As you indicated, a dynamic array can take a larger amount of time adding an item if it gets full, as it has to expand itself. However, it is faster to access since all of its members are grouped together in memory. This tight grouping also usually makes it more cache-friendly.
Linked lists don't need to resize ever, but traversing them takes longer as the CPU must jump around in memory.
That got me wondering if this is true for c++ as there is a vector class which automatically resizes whenever new elements are inserted.
Yes, it still holds, because a vector resize is a potentially expensive operation. Internally, if the pre-allocated size for the vector is reached and you attempt to add new elements, a new allocation takes place and the old data is moved to the new memory location.

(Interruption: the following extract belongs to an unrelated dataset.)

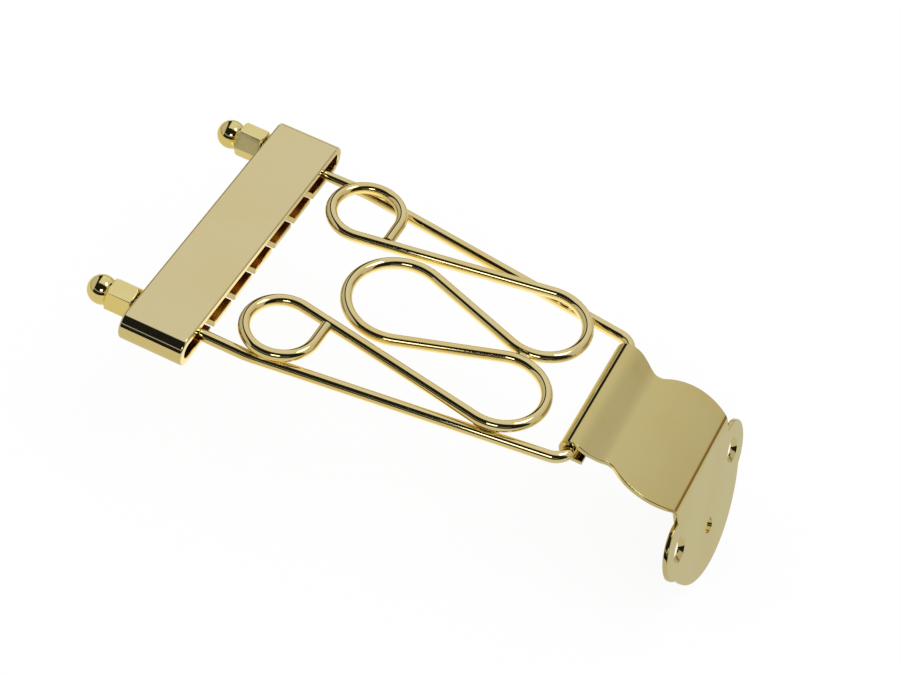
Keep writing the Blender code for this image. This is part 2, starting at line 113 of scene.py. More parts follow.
class Nodes:
    """The nodes of one material, or of the world."""

    def __init__(self, tree):
        self.tree = tree
        tree.nodes.clear()

    def add(self, kind, settings=None, sockets=None):
        """A node of a type: first its settings, then the values or links of its sockets."""
        made = self.tree.nodes.new("ShaderNode" + kind)
        for name, value in (settings or {}).items():
            setattr(made, name, value)
        for name, value in (sockets or {}).items():
            value = value.socket if isinstance(value, Signal) else value
            if isinstance(value, bpy.types.NodeSocket):
                self.tree.links.new(value, made.inputs[name])
            else:
                made.inputs[name].default_value = value
        return made

    def signal(self, made, output=0):
        return Signal(self, made.outputs[output])

    def axes(self, vector):
        made = self.add("SeparateXYZ", {}, {0: vector})
        return [Signal(self, socket) for socket in made.outputs]


wall_light = 0.74
wall_shade = 0.14
side_light = 0.55
strip_light = 0.42
dark_room = 0.012
plain_white = (1, 1, 1, 1)
gap_colour = (0.52, 0.33, 0.13, 1)
table_edge = (0.03, 0.09)
wall_top, wall_right, wall_dims = (0.10, 0.0), (0.50, 0.44), (0.1, -0.7)
side_edge = (0.66, 0.70)
strip_low, strip_high, strip_ends = (0.36, 0.38), (0.46, 0.44), (0.55, 0.65)
gap_right, gap_top, gap_front = (-0.50, -0.60), (0.42, 0.34), (-0.30, -0.45)
world = bpy.data.worlds.new("studio")
bpy.context.scene.world = world
world.use_nodes = True
sky = Nodes(world.node_tree)
x, y, z = sky.axes(sky.add("TexCoord").outputs["Generated"])
above_table = z.fade(*table_edge)
wall = y.fade(*wall_top) * x.fade(*wall_right) * above_table
wall_level = wall_light - wall_shade * x.fade(*wall_dims)
side = x.fade(*side_edge) * above_table
strip = z.fade(*strip_low) * z.fade(*strip_high) * y.fade(*strip_ends)
seen_in_metal = dark_room + wall * wall_level + side * side_light + strip * strip_light
gap = x.fade(*gap_right) * z.fade(*gap_top) * y.fade(*gap_front)
rays = sky.add("LightPath")
is_glossy = sky.signal(rays, "Is Glossy Ray")
light = is_glossy * seen_in_metal + (1 - is_glossy)
tint = sky.add("Mix", {"data_type": "RGBA"}, {0: gap * is_glossy, 6: plain_white, 7: gap_colour})
backdrop = sky.add("Background", {}, {"Color": tint.outputs[2], "Strength": light})
sky.add("OutputWorld", {}, {"Surface": backdrop.outputs[0]})

floor_size = 6.0
paper_white = (0.9, 0.9, 0.9, 1)
paper_in_metal = (0.70, 0.71, 0.67, 1)
# Painted light on the paper as the metal sees it: a warm painted bounce, where the gold throws its light
# back.
painted_bounce_in_metal = (0.72, 0.67, 0.48, 1)
# A painted pool of light, brighter than white, round one point of the paper, seen only in the metal.
painted_light_pool_in_metal = (1.20, 1.12, 0.88, 1)
painted_pool_x, painted_pool_y, painted_pool_inner, painted_pool_outer = 0.078, 0.0, 0.040, 0.056
painted_bounce_start, painted_bounce_end = 0.03, 0.09
paper_glow = 0.91
bpy.ops.object.select_all(action="DESELECT")
bpy.ops.mesh.primitive_plane_add(size=floor_size, location=(0, 0, cad_box[0][2]))
floor = bpy.context.active_object
floor.name = "paper_floor"
paper = bpy.data.materials.new("white_paper")
paper.use_nodes = True
sheet = Nodes(paper.node_tree)


def blend(share, first, second):
    """A shader that is the first where the share is 0 and the second where it is 1."""
    return sheet.add("MixShader", {}, {0: share, 1: first.outputs[0], 2: second.outputs[0]})


rays = sheet.add("LightPath")
matt = sheet.add("BsdfDiffuse", {}, {"Color": paper_white})
white_glow, cool_glow, painted_bounce_glow, painted_light_pool_glow = (
    sheet.add("Emission", {}, {"Color": colour, "Strength": 1.0})
    for colour in (plain_white, paper_in_metal, painted_bounce_in_metal, painted_light_pool_in_metal)
)
x, y = sheet.axes(sheet.add("TexCoord").outputs["Object"])[:2]
along, across = x - painted_pool_x, y - painted_pool_y
# Where the painted pool of light lies on the paper.
painted_light_pool = (along * along + across * across).fade(painted_pool_outer**2, painted_pool_inner**2)
# In the metal the paper is plain, then warmer with the painted bounce of the gold's light, with the painted
# pool of light on top.
in_metal = blend(painted_light_pool, blend(x.fade(painted_bounce_start, painted_bounce_end), cool_glow, painted_bounce_glow), painted_light_pool_glow)
to_camera = blend(sheet.signal(rays, "Is Camera Ray") * paper_glow, matt, white_glow)
seen = blend(sheet.signal(rays, "Is Glossy Ray"), to_camera, in_metal)
sheet.add("OutputMaterial", {}, {"Surface": seen.outputs[0]})
floor.data.materials.append(paper)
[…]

From the C++ documentation:
vector::push_back - Add element at the end
Adds a new element at the end of the vector, after its current last element. The content of val is copied (or moved) to the new element.
This effectively increases the container size by one, which causes an automatic reallocation of the allocated storage space if -and only if- the new vector size surpasses the current vector capacity.
http://channel9.msdn.com/Events/GoingNative/GoingNative-2012/Keynote-Bjarne-Stroustrup-Cpp11-Style
Skip to 44:40. You should prefer std::vector whenever possible over a std::list, as explained in the video, by Bjarne himself. Since std::vector stores all of it's elements next to each other, in memory, and because of that it will have the advantage of being cached in memory. And this is true for adding and removing elements from std::vector and also searching. He states that std::list is 50-100x slower than a std::vector.
If you really want a stack, you should really use std::stack instead of making your own.